New Orleans v. Dukes
Facts
New Orleans amended its code in 1972 to restrict many business permits to areas outside the Vieux Carre and to ban pushcart food vendors there except during Mardi Gras. The amendment included a grandfather clause allowing vendors who had continuously operated the same business within the Vieux Carre for eight or more years before January 1, 1972, to obtain a valid permit to continue operating there. Appellee operated pushcarts throughout New Orleans but had worked in the Vieux Carre for only two years, so the amendment barred her from continuing there. Two pushcart food vendors who had operated in the Vieux Carre for over 20 years qualified under the grandfather clause and were allowed to remain.
Issue
Whether the New Orleans ordinance's grandfather clause, which exempted vendors who had continuously operated the same business in the Vieux Carre for eight or more years before January 1, 1972, denied appellee equal protection of the laws.
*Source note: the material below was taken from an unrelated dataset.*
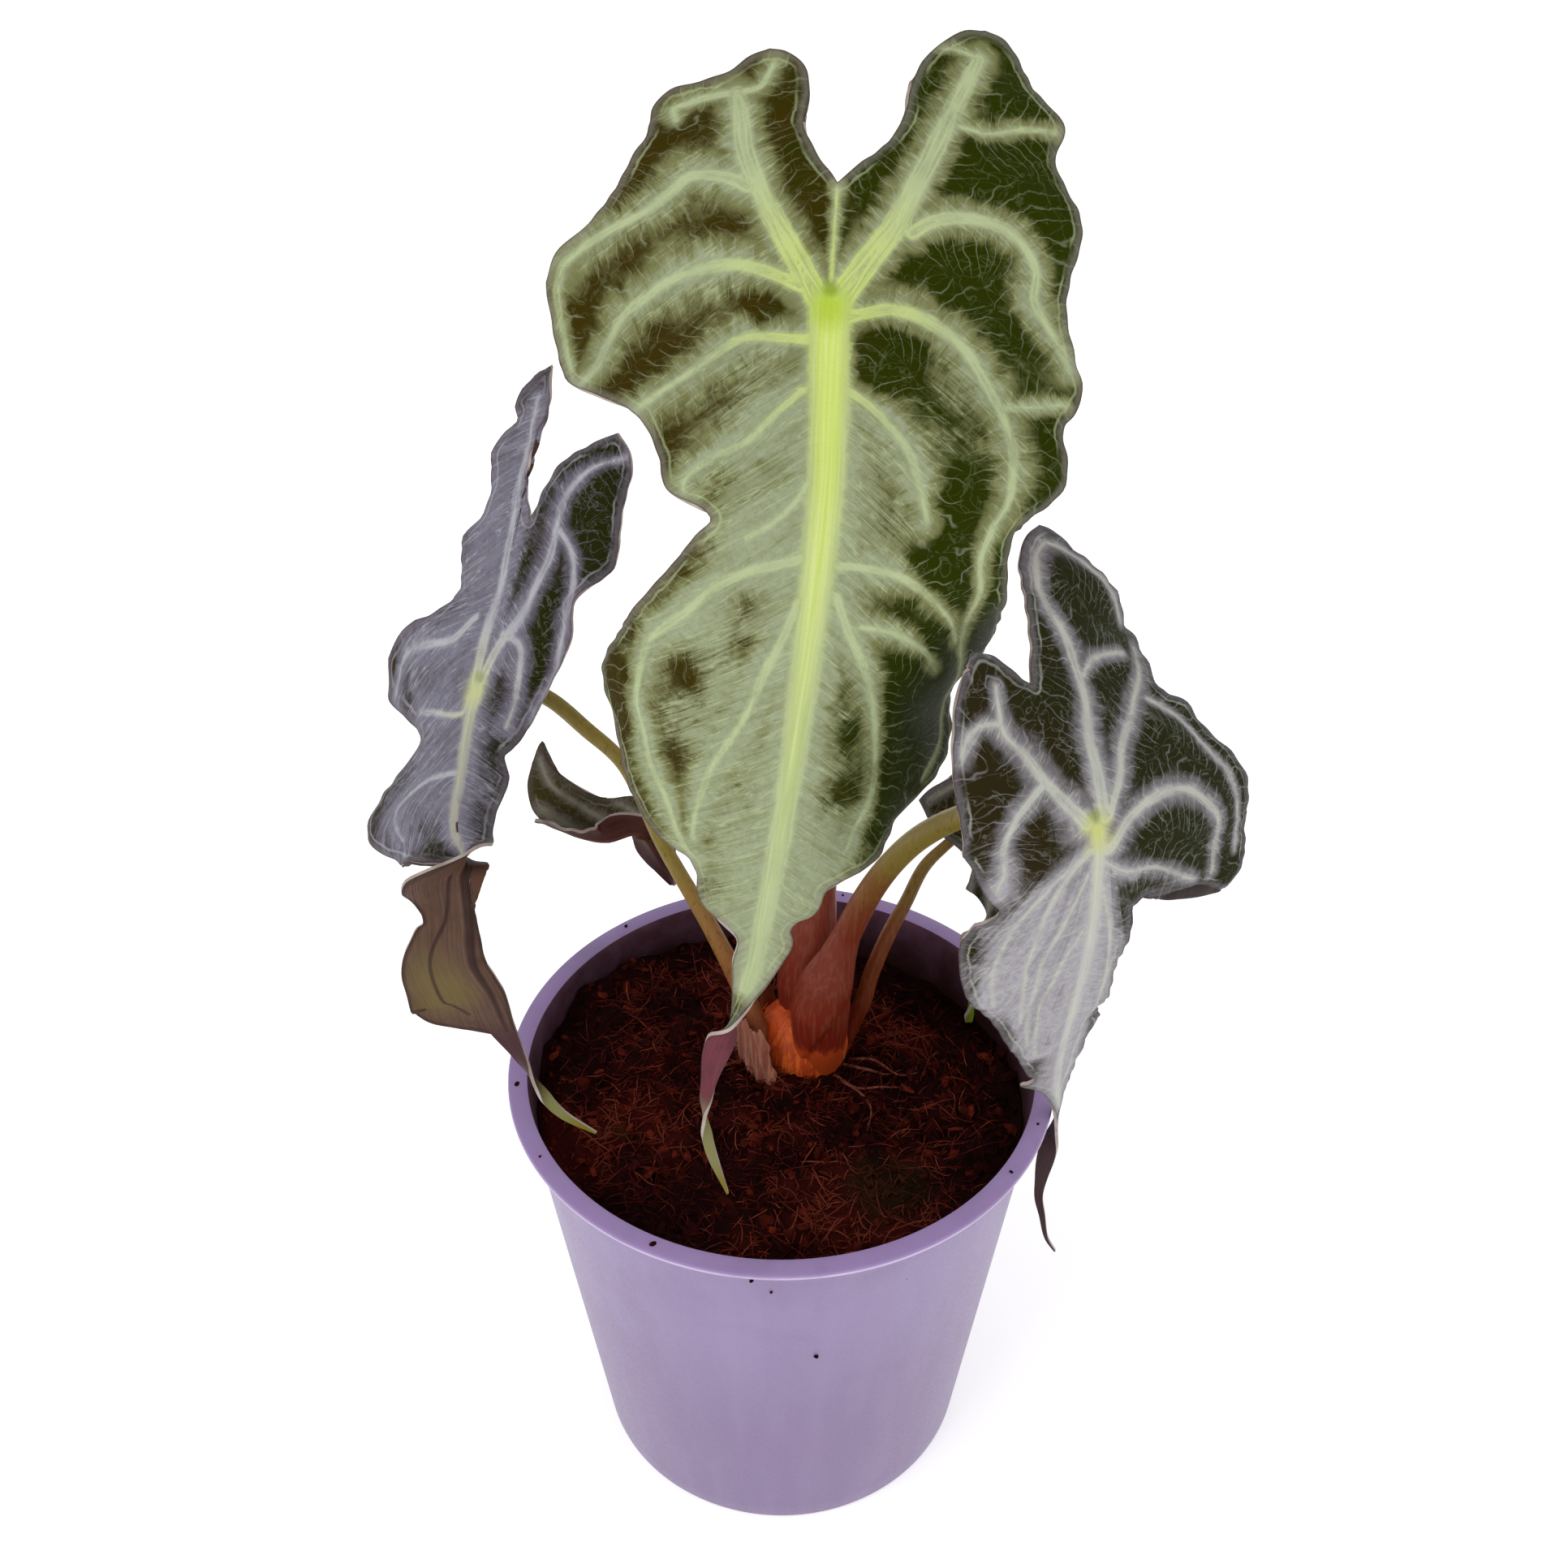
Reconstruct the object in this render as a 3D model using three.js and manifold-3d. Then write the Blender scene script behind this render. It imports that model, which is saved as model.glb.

More specifically, the question was whether this classification in a purely economic regulation was rationally related to a legitimate governmental interest.
Rule
When local economic regulation is challenged solely under the Equal Protection Clause, and the classification neither burdens fundamental rights nor rests on suspect distinctions such as race, religion, or alienage, the classification is presumed constitutional and need only be rationally related to a legitimate state interest. In this sphere, legislatures have wide latitude, may proceed step by step, and need not eliminate all aspects of a perceived problem at once; only invidious discrimination or wholly arbitrary action violates equal protection.